Please output the lines shown below exactly as they appear.

[BEGIN RECORDED DATA]

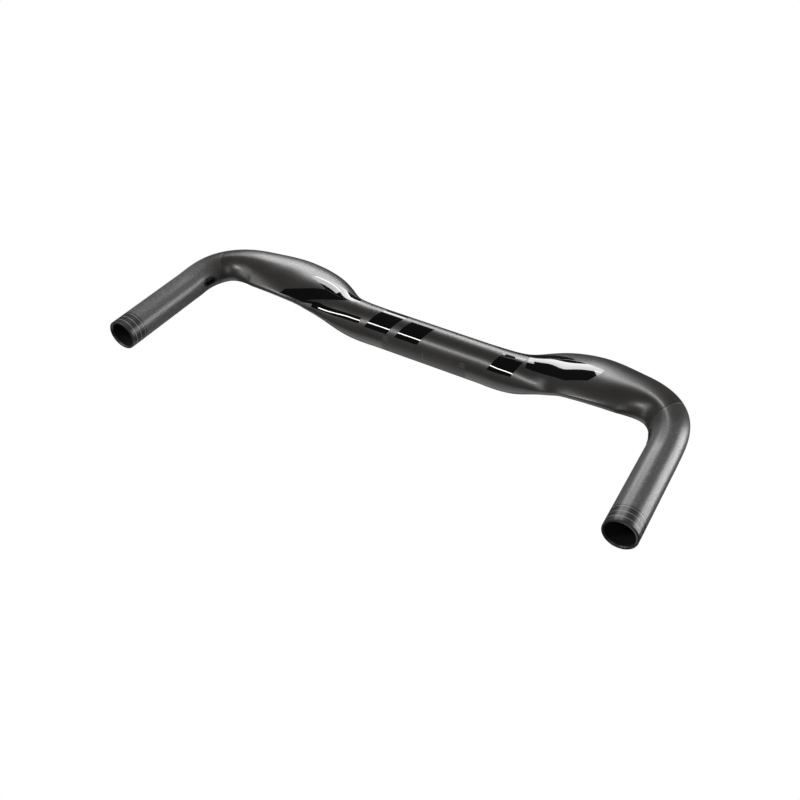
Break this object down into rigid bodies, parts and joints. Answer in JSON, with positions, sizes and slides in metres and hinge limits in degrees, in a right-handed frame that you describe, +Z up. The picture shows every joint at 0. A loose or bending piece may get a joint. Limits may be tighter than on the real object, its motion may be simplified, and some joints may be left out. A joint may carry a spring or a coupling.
{
  "type": "bullhorn handlebar",
  "caption": "Carbon-fibre base bar for a time-trial bicycle: round stem clamp zone, flat rising wings and straight forward horns with cable ports.",
  "frame": {"origin": "centre of the stem clamp zone, on its axis", "axes": "+X runs along the clamp axis to the rider's left, the horns point forward along -Y, and +Z is up"},
  "size_m": [0.424, 0.1642, 0.0496],
  "materials": {
    "coated_carbon": "satin clear coat over unidirectional carbon, with gloss black panels",
    "matt_carbon": "matt, slightly textured carbon for tape or grips",
    "bare_carbon": "bare moulded carbon with peel-ply texture",
    "grommet_plastic": "fine-grained moulded polymer",
    "liner_plastic": "translucent extruded nylon"
  },
  "bodies": {
    "root": {"wing_shell": "coated_carbon", "right_horn": "matt_carbon", "left_horn": "matt_carbon", "right_joint_spigot": "bare_carbon", "left_joint_spigot": "bare_carbon", "clamp_reinforcement": "bare_carbon", "right_port_grommet": "grommet_plastic", "left_port_grommet": "grommet_plastic", "right_exit_grommet": "grommet_plastic", "left_exit_grommet": "grommet_plastic", "right_cable_liner": "liner_plastic", "left_cable_liner": "liner_plastic"}
  },
  "joints": []
}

[END RECORDED DATA]

- [COMPLETED EXERCISE]
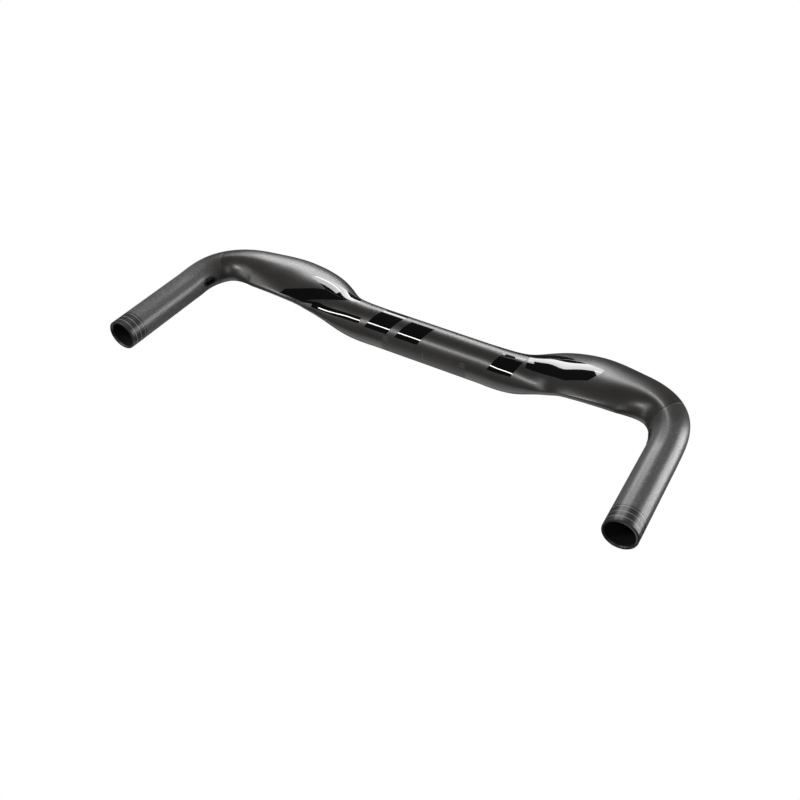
Break this object down into rigid bodies, parts and joints. Answer in JSON, with positions, sizes and slides in metres and hinge limits in degrees, in a right-handed frame that you describe, +Z up. The picture shows every joint at 0. A loose or bending piece may get a joint. Limits may be tighter than on the real object, its motion may be simplified, and some joints may be left out. A joint may carry a spring or a coupling.
{
  "type": "bullhorn handlebar",
  "caption": "Carbon-fibre base bar for a time-trial bicycle: round stem clamp zone, flat rising wings and straight forward horns with cable ports.",
  "frame": {"origin": "centre of the stem clamp zone, on its axis", "axes": "+X runs along the clamp axis to the rider's left, the horns point forward along -Y, and +Z is up"},
  "size_m": [0.424, 0.1642, 0.0496],
  "materials": {
    "coated_carbon": "satin clear coat over unidirectional carbon, with gloss black panels",
    "matt_carbon": "matt, slightly textured carbon for tape or grips",
    "bare_carbon": "bare moulded carbon with peel-ply texture",
    "grommet_plastic": "fine-grained moulded polymer",
    "liner_plastic": "translucent extruded nylon"
  },
  "bodies": {
    "root": {"wing_shell": "coated_carbon", "right_horn": "matt_carbon", "left_horn": "matt_carbon", "right_joint_spigot": "bare_carbon", "left_joint_spigot": "bare_carbon", "clamp_reinforcement": "bare_carbon", "right_port_grommet": "grommet_plastic", "left_port_grommet": "grommet_plastic", "right_exit_grommet": "grommet_plastic", "left_exit_grommet": "grommet_plastic", "right_cable_liner": "liner_plastic", "left_cable_liner": "liner_plastic"}
  },
  "joints": []
}